Se fino a qualche anno fa un lavoratore che andava in pensione poteva contare su un trattamento di anzianità molto vicino al suo reddito del periodo "attivo", con il passare del tempo la differenza tra lo stipendio percepito e l'assegno pensionistico versato dalle casse pubbliche si è accresciuto sempre di più. A tutto svantaggio della pensione, scesa intorno a livelli pari ai due terzi circa del reddito precedente per i dipendenti, ma ancora di più per autonomi e collaboratori, e comunque per chi ha un contratto diverso da quello di lavoro subordinato.

Ma la legge ci viene in aiuto. Dal primo gennaio 2007 infatti tutti i lavoratori hanno la possibilità di costruirsi una pensione integrativa personale, con versamenti che assicurano loro interessanti vantaggi fiscali. Chi vuole può anche utilizzare il suo Trattamento di fine rapporto per accumulare negli anni il suo "monte pensione" da cui attingere nel momento del bisogno, e cioè quando le sue entrate saranno pesantemente ridotte. Con un vantaggio anche sulle tasse: ogni anno si possono dedurre dal reddito imponibile fino a 5.164,57 euro, se questi soldi vengono accumulati in una pensione integrativa. Ecco perchè, proprio per sfruttare gli incentivi fiscali a disposizione, conviene oggi accumulare una pensione personale chiedendo all'azienda per cui si lavora di utilizzare i soldi destinati al Tfr per arricchire la pensione integrativa.

Qualche numero per chiarire
Un lavoratore dipendente di 35 anni, con un reddito imponibile di 25mila euro e con cinque anni di contribuzione, può contare, a 65 anni, su una pensione pubblica che raggiungerà a malapena il 70% di quanto guadagna oggi. Per aderire a un piano individuale pensionisitco (Pip) senza costi di sottoscrizione e gestione, e con bassi costi di caricamento, basteranno 200 euro al mese, più il Tfr. E questo "investimento" gli permetterà di aumentare, e di molto, la sua pensione finale. A fine carriera lavorativa potrà contare su entrate pari all'88% dell'attuale reddito.

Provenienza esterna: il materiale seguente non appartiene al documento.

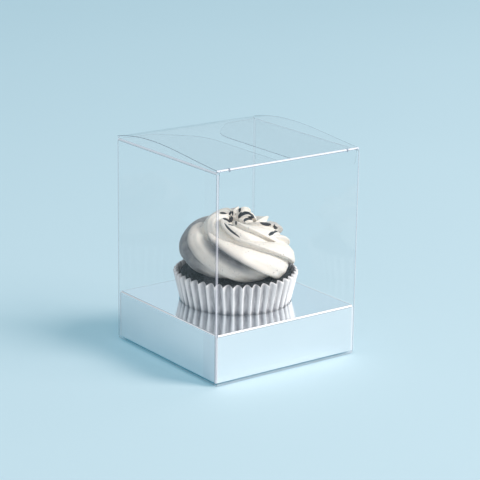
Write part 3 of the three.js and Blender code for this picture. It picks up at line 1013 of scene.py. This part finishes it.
@dataclass
class PipedIcing:
    """One rope of icing from a star nozzle, coiled up to a lifted tip."""

    turns: float = 2.15
    start_angle: float = -12.0
    start_radius: float = 11.5 * MM
    end_radius: float = 6.4 * MM
    coil_start: float = 20.6 * MM
    coil_end: float = 1.6 * MM
    coil_ease: float = 1.7
    start_height: float = 51.49 * MM
    rise: float = 19.0 * MM
    lobes: int = 5
    lobe_depth: float = 0.34
    lobe_turns: float = 3.0
    lobe_lean: float = 0.62
    steps: int = 480
    around: int = 150
    unevenness: float = 0.35 * MM
    unevenness_size: float = 9.0 * MM
    seed: int = 11
    fullness: float = 1.08
    groove: float = 0.01
    roundness: float = 0.8
    slope_power: float = 0.9
    lobe_peak: float = 0.25
    lobe_crease: float = 0.75
    lobe_overhang: float = 0.26
    ribbons: tuple[Ribbon, ...] = (
        Ribbon(1.1, 2.3, 0.19, 0.34, 0.95),
        Ribbon(2.62, 3.3, 0.125, 0.205, 1.0),
        Ribbon(2.0, 2.45, 0.16, 0.28, 0.3),
        Ribbon(1.15, 1.6, 0.58, 0.7, 0.3),
        Ribbon(3.1, 3.7, 0.36, 0.6, 0.45),
        Ribbon(0.1, 0.9, 0.85, 0.95, 0.35),
    )
    streaks: tuple[Ribbon, ...] = (
        Ribbon(1.36, 1.46, 0.595, 0.66, 1.0, taper=1.3),
        Ribbon(4.1, 4.25, 0.74, 0.84, 1.0, taper=1.3),
    )
    strokes: tuple[Stroke, ...] = (
        Stroke((-7.3, 5.2, 73.5), (0.2, 3.4, 73.6), 0.8),
        Stroke((-1.2, 4.0, 73.6), (7.3, -5.7, 71.7), 1.1),
        Stroke((-9.9, -2.0, 72.7), (-0.2, 2.5, 70.3), 1.1),
        Stroke((1.5, -4.2, 70.7), (6.4, -5.2, 70.8), 0.6),
        Stroke((-11.3, -8.1, 71.5), (-6.8, -9.6, 72.0), 1.0),
        Stroke((-8.0, -9.3, 72.0), (2.2, -4.6, 70.4), 0.8),
        Stroke((2.7, 1.9, 74.5), (3.9, 1.4, 74.6), 0.8),
        Stroke((5.0, -21.5, 66.1), (12.1, -17.8, 65.3), 0.6),
        Stroke((11.0, -18.2, 65.4), (16.8, -14.2, 65.2), 0.5),
        Stroke((12.6, -15.4, 68.4), (17.0, -13.2, 65.6), 0.6),
        Stroke((5.0, -13.8, 71.1), (11.2, -15.5, 69.3), 0.55),
        Stroke((7.7, -5.4, 71.0), (4.6, -10.9, 70.9), 0.4),
    )
    finish: MarbledIcing = field(default_factory=MarbledIcing)

    def centre(self, share: np.ndarray) -> np.ndarray:
        """Give the rope's centre line.

        The angle falls steadily from the start angle, the distance from the axis
        falls with a power of the share, and the height rises steadily.
        """
        closing = np.clip(share, 0.0, 1.0) ** self.coil_ease
        angle = np.radians(self.start_angle) - 2.0 * np.pi * self.turns * share
        coil = self.coil_start + (self.coil_end - self.coil_start) * closing
        z = self.start_height + self.rise * share
        return np.stack([coil * np.cos(angle), coil * np.sin(angle), z], axis=-1)

    def profile(self, part: np.ndarray) -> np.ndarray:
        """Give the outline of one lobe, 0 in the valleys and 1 on the ridge.

        It is a blend of a round rise and fall, the sine of pi times the share raised
        to the lean, and of a creased one that rises fast up to the peak and falls
        slowly after it.
        """
        round_one = np.sin(np.pi * part**self.lobe_lean) ** self.roundness
        rise = np.sin(0.5 * np.pi * np.minimum(part / self.lobe_peak, 1.0)) ** self.roundness
        fall = np.clip((1.0 - part) / (1.0 - self.lobe_peak), 0.0, 1.0) ** self.slope_power
        creased = rise * fall
        return (1.0 - self.lobe_crease) * round_one + self.lobe_crease * creased

    def build(self, effects: Effects) -> None:
        """Make the rope.

        Each ring is a star with leaning lobes and sharp valleys: its radius is the
        rope's radius times (the fullness less the lobe depth, plus the lobe depth
        times the lobe's outline, plus a faint groove), and each ridge is pushed over
        the valley before it. The lobes turn round the rope as it runs. The rope
        starts and ends in a point.
        """
        share = np.linspace(0.0, 1.0, self.steps)
        centre = self.centre(share)
        along = np.gradient(centre, axis=0)
        along /= np.linalg.norm(along, axis=1, keepdims=True)
        out = centre * np.array([1.0, 1.0, 0.0])
        out /= np.linalg.norm(out, axis=1, keepdims=True)
        up = np.cross(out, along)
        up *= np.sign(up[:, 2:3])
        up /= np.linalg.norm(up, axis=1, keepdims=True)
        side = np.cross(up, along)
        side *= np.sign((side * out).sum(axis=1, keepdims=True))

        place = self.lobes * np.arange(self.around) / self.around
        part = np.mod(place, 1.0)[None, :]
        twist = 2.0 * np.pi * self.lobe_turns * share
        lobe = self.profile(part)
        angle = 2.0 * np.pi * place[None, :] / self.lobes + twist[:, None]
        angle = angle - self.lobe_overhang * lobe**2
        radius = self.start_radius + (self.end_radius - self.start_radius) * share
        taper = smooth(share, -0.01, 0.06) ** 0.6
        taper = taper * (1.0 - 0.9 * smooth(share, 0.93, 1.0))
        groove = self.groove * np.sin(8.0 * np.pi * part)
        r = (radius * taper)[:, None] * (
            self.fullness - self.lobe_depth + self.lobe_depth * lobe + groove
        )
        rows = (
            centre[:, None, :]
            + (r * np.cos(angle))[:, :, None] * side[:, None, :]
            + (r * np.sin(angle))[:, :, None] * up[:, None, :]
        )
        swell = self.unevenness * ripple(rows, 24, self.unevenness_size, self.seed)
        rows += swell[:, :, None] * (rows - centre[:, None, :]) / radius[:, None, None]
        icing = closed_surface("piped_icing", rows, rows[0].mean(0), rows[-1].mean(0))
        column, row = share[:, None], place[None, :]
        grey = np.max([ribbon.at(column, row) for ribbon in self.ribbons], axis=0)
        ink = np.max([streak.at(column, row) for streak in self.streaks], axis=0)
        ink = np.max([ink] + [stroke.at(rows) for stroke in self.strokes], axis=0)
        add_values(icing, "grey", grey)
        add_values(icing, "ink", ink)
        icing.data.materials.append(self.finish.build(effects))
        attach(icing, "box")
        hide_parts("icing")
        LOG.info("icing with %d vertices", len(icing.data.vertices))


@dataclass(frozen=True)
class Lamp:
    """A square lamp: its name, place and side in metres, power in watts, and colour."""

    name: str
    place: tuple[float, float, float]
    size: float
    power: float
    color: tuple[float, float, float]

    def hang(self) -> None:
        """Hang the lamp so that it faces the middle of the object."""
        data = bpy.data.lights.new(self.name, "AREA")
        data.size = self.size
        data.energy = self.power
        data.color = self.color
        lamp = bpy.data.objects.new(self.name, data)
        lamp.location = self.place
        aim = Vector((0.0, 0.0, 0.05)) - lamp.location
        lamp.rotation_euler = aim.to_track_quat("-Z", "Y").to_euler()
        bpy.context.scene.collection.objects.link(lamp)


@dataclass
class Studio:
    """Floor, lamps, background light and the camera."""

    pale_blue: tuple = (0.575, 0.748, 0.842, 1.0)
    place: tuple = (-0.5521, -0.7468, 0.3321)
    yaw: float = 36.6
    pitch: float = 16.39
    roll: float = 0.79
    focal_pixels: float = 1843.2
    frame_pixels: float = 480.0
    paper: tuple = (0.565, 0.61, 0.64, 1.0)
    shadow_tint: tuple = (0.0, 0.145, 0.215, 1.0)
    floor_half: float = 4.0
    floor_gap: float = 0.05 * MM
    ambient: tuple = (0.88, 0.96, 1.0, 1.0)
    ambient_strength: float = 0.42
    lamps: tuple[Lamp, ...] = (
        Lamp("key", (1.9, -2.5, 2.2), 1.4, 136.0, (1.0, 0.95, 0.9)),
        Lamp("fill", (-1.6, -2.0, 1.9), 2.0, 21.0, (1.0, 0.95, 0.91)),
    )

    def seen(self, sheet: NodeSheet) -> Socket:
        """Give 1 where a surface is looked at, straight or by gloss, and 0 elsewhere."""
        rays = sheet.node("ShaderNodeLightPath").outputs
        seen = sheet.math("ADD", rays["Is Camera Ray"], rays["Is Glossy Ray"])
        return sheet.math("ADD", seen, rays["Is Transmission Ray"], clamp=True)

    def floor(self) -> None:
        """Make a wide pale floor, just under the object.

        It glows faintly in blue to the eye and in gloss, which tints its shadows.
        """
        size = np.linspace(-self.floor_half, self.floor_half, 9)
        x, y = np.meshgrid(size, size, indexing="ij")
        z = np.full_like(x, -self.floor_gap)
        points = np.stack([x, y, z], axis=-1).reshape(-1, 3)
        row, column = np.meshgrid(np.arange(8), np.arange(8), indexing="ij")
        first = (row * 9 + column).reshape(-1)
        quads = np.stack([first, first + 9, first + 10, first + 1], axis=-1)
        mesh = bpy.data.meshes.new("floor")
        mesh.from_pydata(points, [], quads.tolist())
        material, sheet, output = new_material("floor_paper")
        cloud = sheet.noise(sheet.place(), 3.0, 2.0)
        low = tuple(0.97 * v for v in self.paper[:3]) + (1.0,)
        values = {
            "Base Color": sheet.mix(cloud, low, self.paper),
            "Roughness": 0.8,
            "Specular IOR Level": 0.15,
            "Emission Color": self.shadow_tint,
            "Emission Strength": self.seen(sheet),
        }
        paper = sheet.fill(sheet.node("ShaderNodeBsdfPrincipled"), values)
        sheet.put(paper, output.inputs["Surface"])
        mesh.materials.append(material)
        floor = bpy.data.objects.new("floor", mesh)
        bpy.context.scene.collection.objects.link(floor)

    def light(self) -> None:
        """Set the lamps, and a world that shows pale blue to the eye and in gloss."""
        for lamp in self.lamps:
            lamp.hang()
        world = bpy.data.worlds.new("studio")
        world.use_nodes = True
        world.node_tree.nodes.clear()
        sheet = NodeSheet(world.node_tree)
        values = {"Color": self.ambient, "Strength": self.ambient_strength}
        ambient = sheet.fill(sheet.node("ShaderNodeBackground"), values)
        values = {"Color": self.pale_blue, "Strength": 1.0}
        pale = sheet.fill(sheet.node("ShaderNodeBackground"), values)
        output = sheet.node("ShaderNodeOutputWorld")
        sheet.put(sheet.blend(self.seen(sheet), ambient, pale), output.inputs["Surface"])
        bpy.context.scene.world = world

    def camera(self) -> None:
        """Set the camera at the photograph's angle."""
        yaw, pitch, roll = (math.radians(v) for v in (self.yaw, self.pitch, self.roll))
        right = Vector((math.cos(yaw), -math.sin(yaw), 0.0))
        ahead = Vector(
            (math.sin(yaw) * math.cos(pitch), math.cos(yaw) * math.cos(pitch), -math.sin(pitch))
        )
        up = right.cross(ahead)
        across = math.cos(roll) * right + math.sin(roll) * up
        above = math.cos(roll) * up - math.sin(roll) * right
        turn = Matrix((across, above, -ahead)).transposed()
        data = bpy.data.cameras.new("camera")
        data.sensor_width = 36.0
        data.lens = 36.0 * self.focal_pixels / self.frame_pixels
        data.clip_start = 0.01
        camera = bpy.data.objects.new("camera", data)
        camera.matrix_world = Matrix.Translation(self.place) @ turn.to_4x4()
        bpy.context.scene.collection.objects.link(camera)
        bpy.context.scene.camera = camera

    def build(self) -> None:
        """Set up the whole studio."""
        bpy.context.scene.view_settings.view_transform = "Standard"
        bpy.context.scene.cycles.transparent_max_bounces = 32
        self.camera()
        self.light()
        self.floor()
        LOG.info("studio ready")


def main() -> None:
    """Build the studio and every sub-assembly, in order."""
    logging.basicConfig(level=logging.INFO, format="%(name)s: %(message)s")
    Studio().build()
    effects = Effects()
    for assembly in (ClearCarton(), SilverInsert(), PleatedCup(), DarkCake(), PipedIcing()):
        assembly.build(effects)
        LOG.info("%s done", type(assembly).__name__)
    bpy.context.view_layer.update()


if __name__ == "__main__":
    main()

L'importante è trovare un piano pensione con un basso Isc (indicatore sintetico dei costi). Il lavoratore versa un premio prestabilito, in genere a scadenza mensile, e proprio grazie agli incentivi fiscali in vigore riesce a recuperare buona parte dei versamenti stessi (circa il 40%) deducendoli dalla dichiarazione dei redditi. Un buon piano pensionistico assicura così un'ottima pensione integrativa, che permette di avvicinarsi al reddito lavorativo. E questo in cambio di un versamento effettivo relativamente basso: 150 euro al mese in tutto.